REQUIRED WORK >> Copy out the entries below in full and exactly.

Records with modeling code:
- - - - -

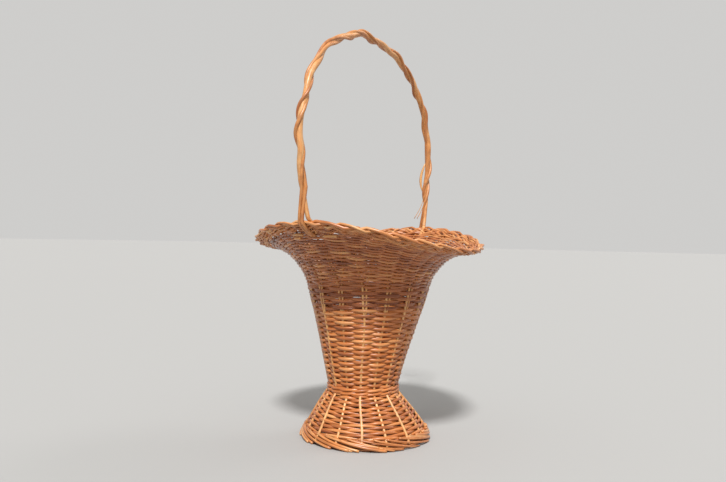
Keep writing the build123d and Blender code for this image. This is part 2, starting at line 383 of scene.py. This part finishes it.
def weave_row(rods, wall, share, stakes, phase, radius, swing, tone, samples=10, sides=8, depth=0.8,
              square=1.0, lift=0.0, wander=0.0004, bulge=0.25):
    """One row woven once round: in front of one stake and behind the next.

    The rod is thickest where it bows over a stake and slimmest where it passes behind one.
    tone is the mean and the spread of the rods' tones."""
    count = len(stakes)
    first = int(RNG.integers(count // 2)) * 2 + phase
    steps = np.linspace(first, first + count + 0.45, count * samples + samples // 2)
    knots = np.arange(-1, 2 * count + 4)
    knot_angles = stakes[knots % count] + 2 * pi * (knots // count)
    angle = np.interp(steps, knots, knot_angles)
    wave = -np.cos(pi * (steps - phase))
    wave = np.sign(wave) * np.abs(wave) ** square
    reach = 1 + 0.12 * np.interp(steps, knots, RNG.normal(size=len(knots)))
    tail = np.clip((steps - (first + count - 0.3)) / 0.6, 0, 1)
    offset = swing * wave * reach - tail * radius * 1.2
    lift = lift + slow_noise(angle, wander) + tail * radius * 0.6
    lift = lift + 0.0003 * np.interp(steps, knots, RNG.normal(size=len(knots)))
    size = radius * (1 + 0.09 * np.interp(steps, knots, RNG.normal(size=len(knots))))
    size = size * (1 + bulge * wave)
    bulges = ((steps - phase) // 2).astype(int)
    tones = rod_tones(int(bulges.max()) + 1, *tone)[bulges]
    path = place(wall, share, angle, offset, lift)
    normal = place(wall, share, angle, 0.01) - place(wall, share, angle, 0.0)
    rods.add(path, size, sides, tones, depth, normal / 0.01)


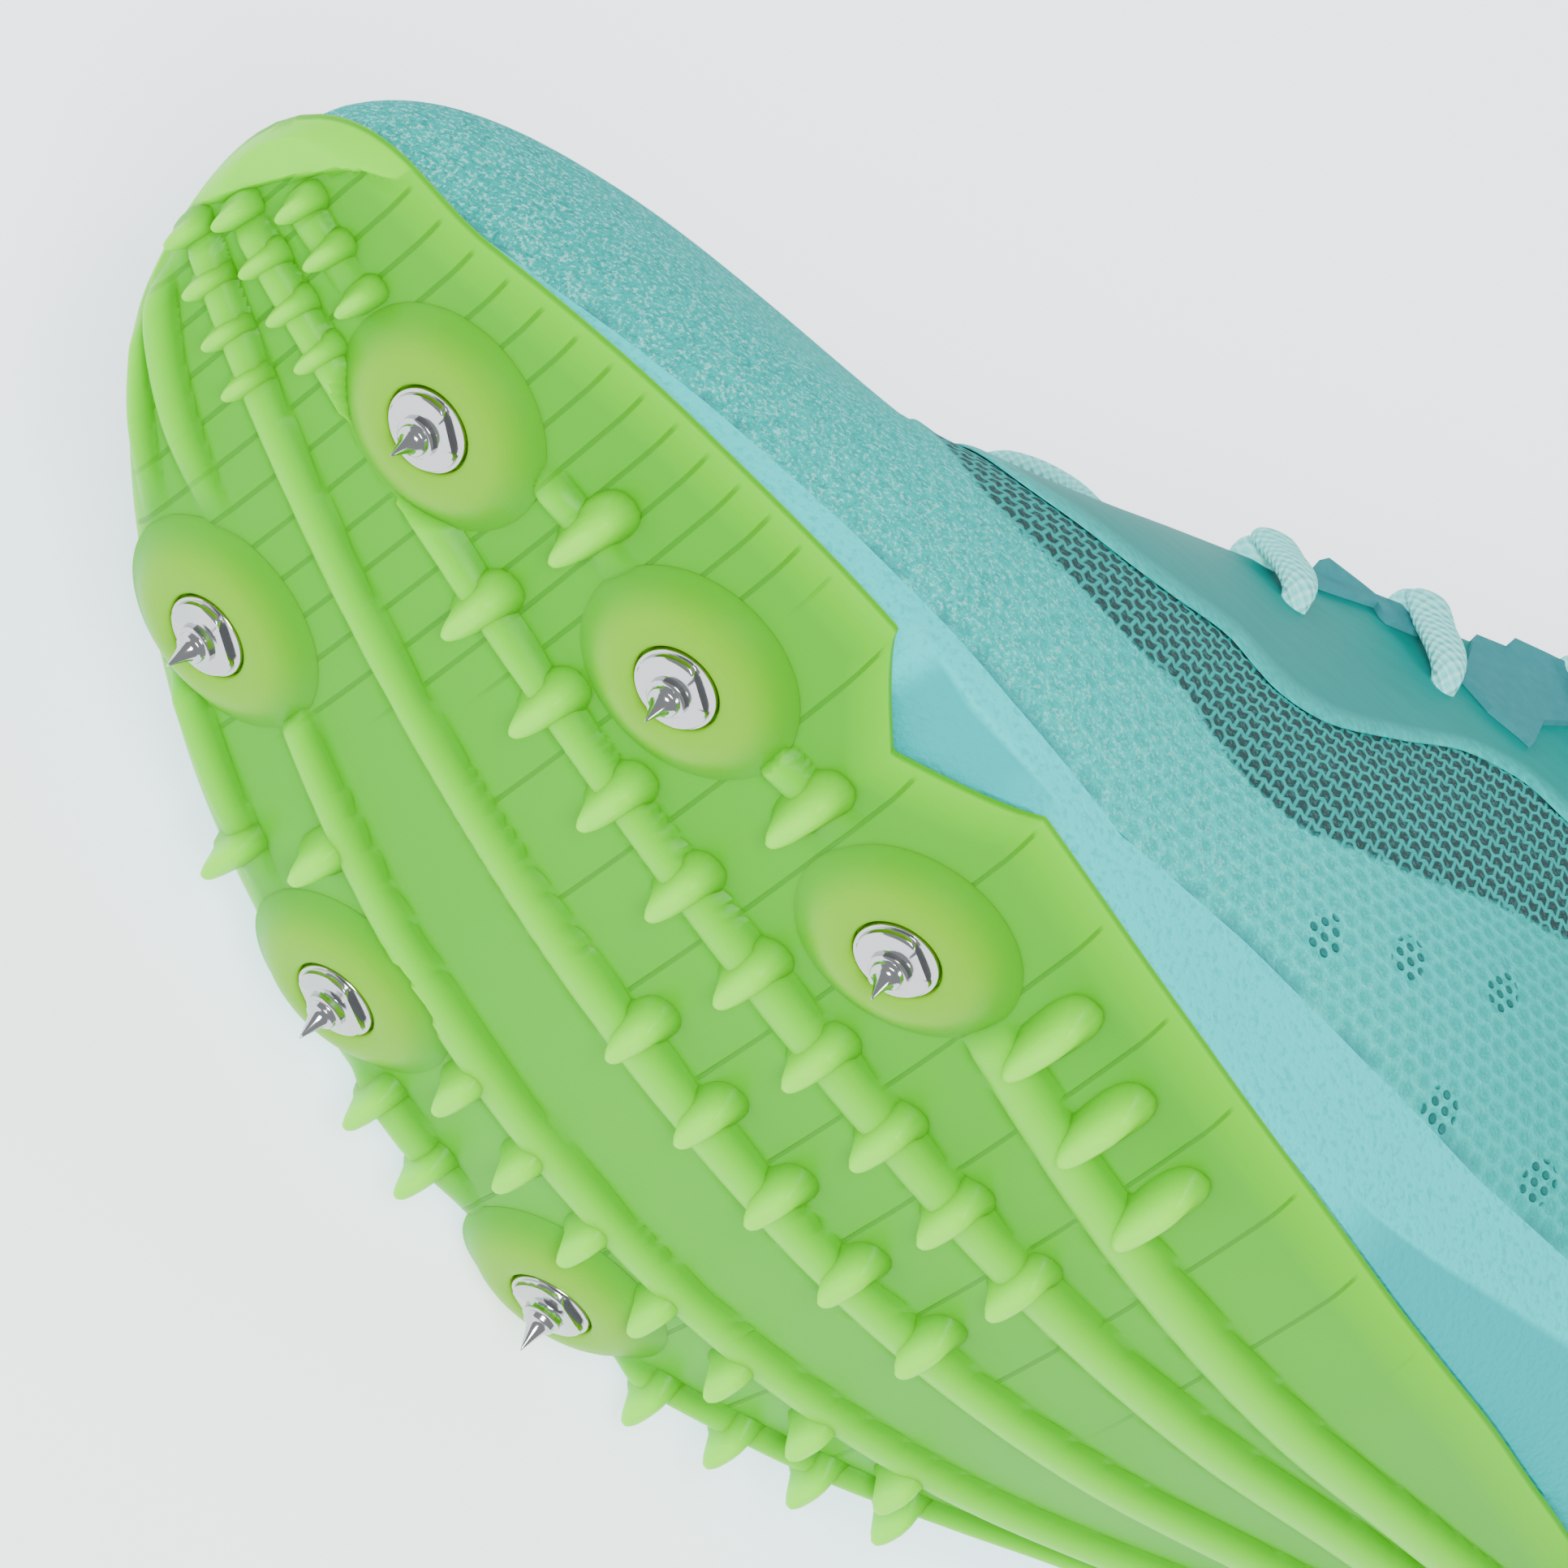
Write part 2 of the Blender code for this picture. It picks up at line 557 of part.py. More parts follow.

- - - - -

SOLUTION FOR THIS EXERCISE >>
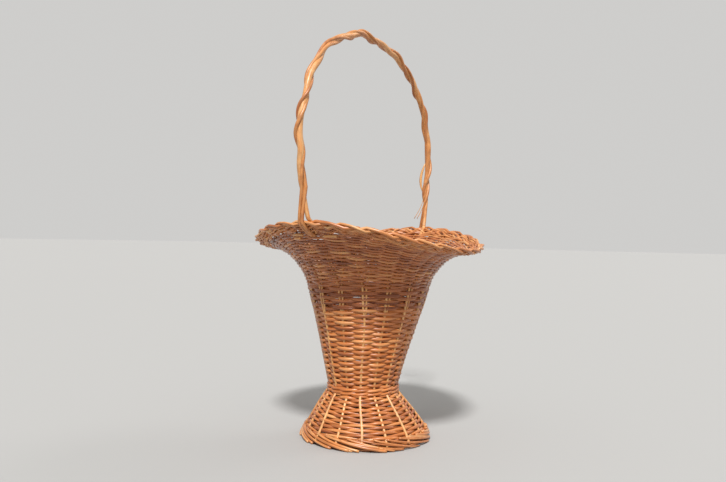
Keep writing the build123d and Blender code for this image. This is part 2, starting at line 383 of scene.py. This part finishes it.
def weave_row(rods, wall, share, stakes, phase, radius, swing, tone, samples=10, sides=8, depth=0.8,
              square=1.0, lift=0.0, wander=0.0004, bulge=0.25):
    """One row woven once round: in front of one stake and behind the next.

    The rod is thickest where it bows over a stake and slimmest where it passes behind one.
    tone is the mean and the spread of the rods' tones."""
    count = len(stakes)
    first = int(RNG.integers(count // 2)) * 2 + phase
    steps = np.linspace(first, first + count + 0.45, count * samples + samples // 2)
    knots = np.arange(-1, 2 * count + 4)
    knot_angles = stakes[knots % count] + 2 * pi * (knots // count)
    angle = np.interp(steps, knots, knot_angles)
    wave = -np.cos(pi * (steps - phase))
    wave = np.sign(wave) * np.abs(wave) ** square
    reach = 1 + 0.12 * np.interp(steps, knots, RNG.normal(size=len(knots)))
    tail = np.clip((steps - (first + count - 0.3)) / 0.6, 0, 1)
    offset = swing * wave * reach - tail * radius * 1.2
    lift = lift + slow_noise(angle, wander) + tail * radius * 0.6
    lift = lift + 0.0003 * np.interp(steps, knots, RNG.normal(size=len(knots)))
    size = radius * (1 + 0.09 * np.interp(steps, knots, RNG.normal(size=len(knots))))
    size = size * (1 + bulge * wave)
    bulges = ((steps - phase) // 2).astype(int)
    tones = rod_tones(int(bulges.max()) + 1, *tone)[bulges]
    path = place(wall, share, angle, offset, lift)
    normal = place(wall, share, angle, 0.01) - place(wall, share, angle, 0.0)
    rods.add(path, size, sides, tones, depth, normal / 0.01)


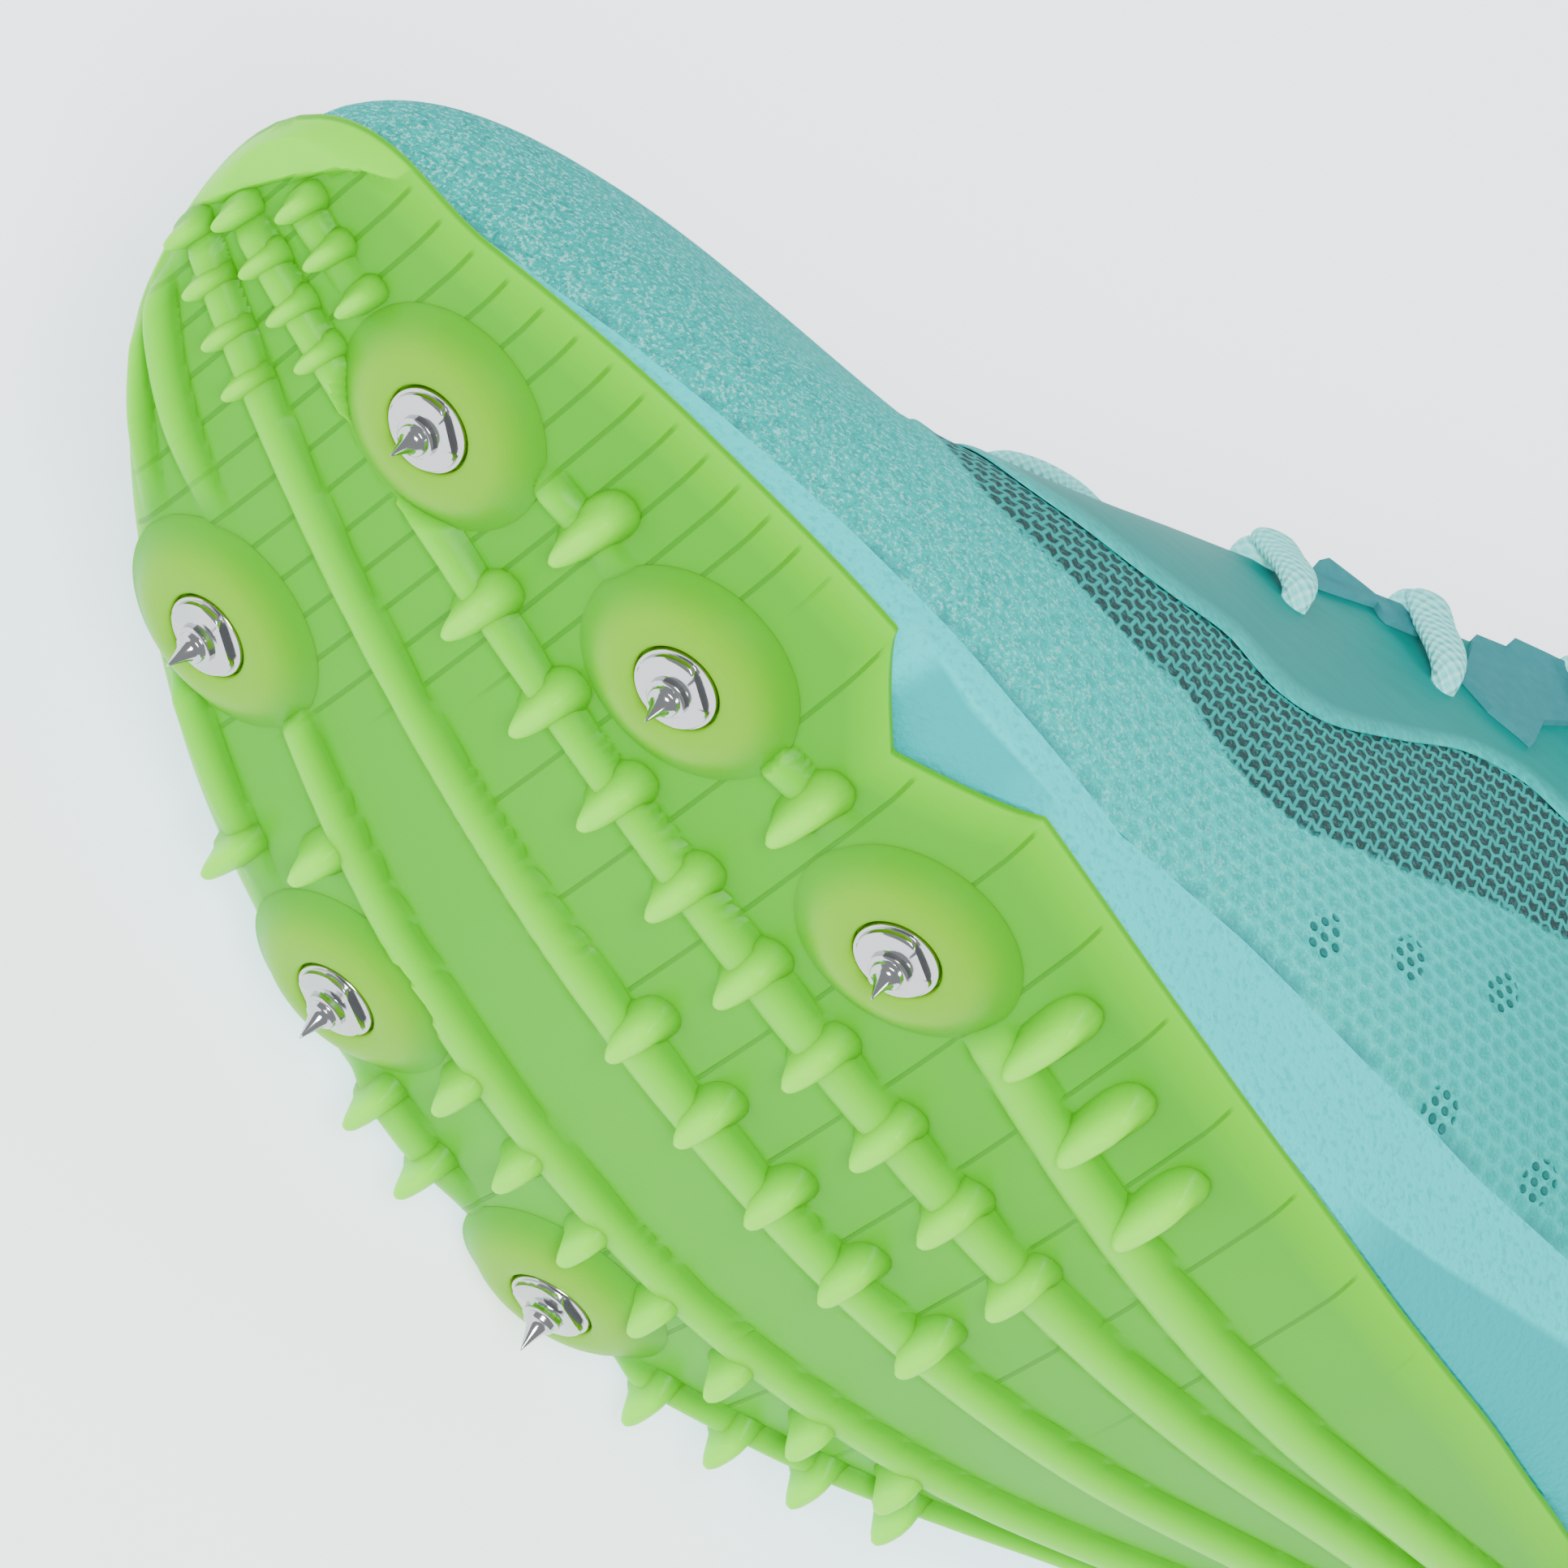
Write part 2 of the Blender code for this picture. It picks up at line 557 of part.py. More parts follow.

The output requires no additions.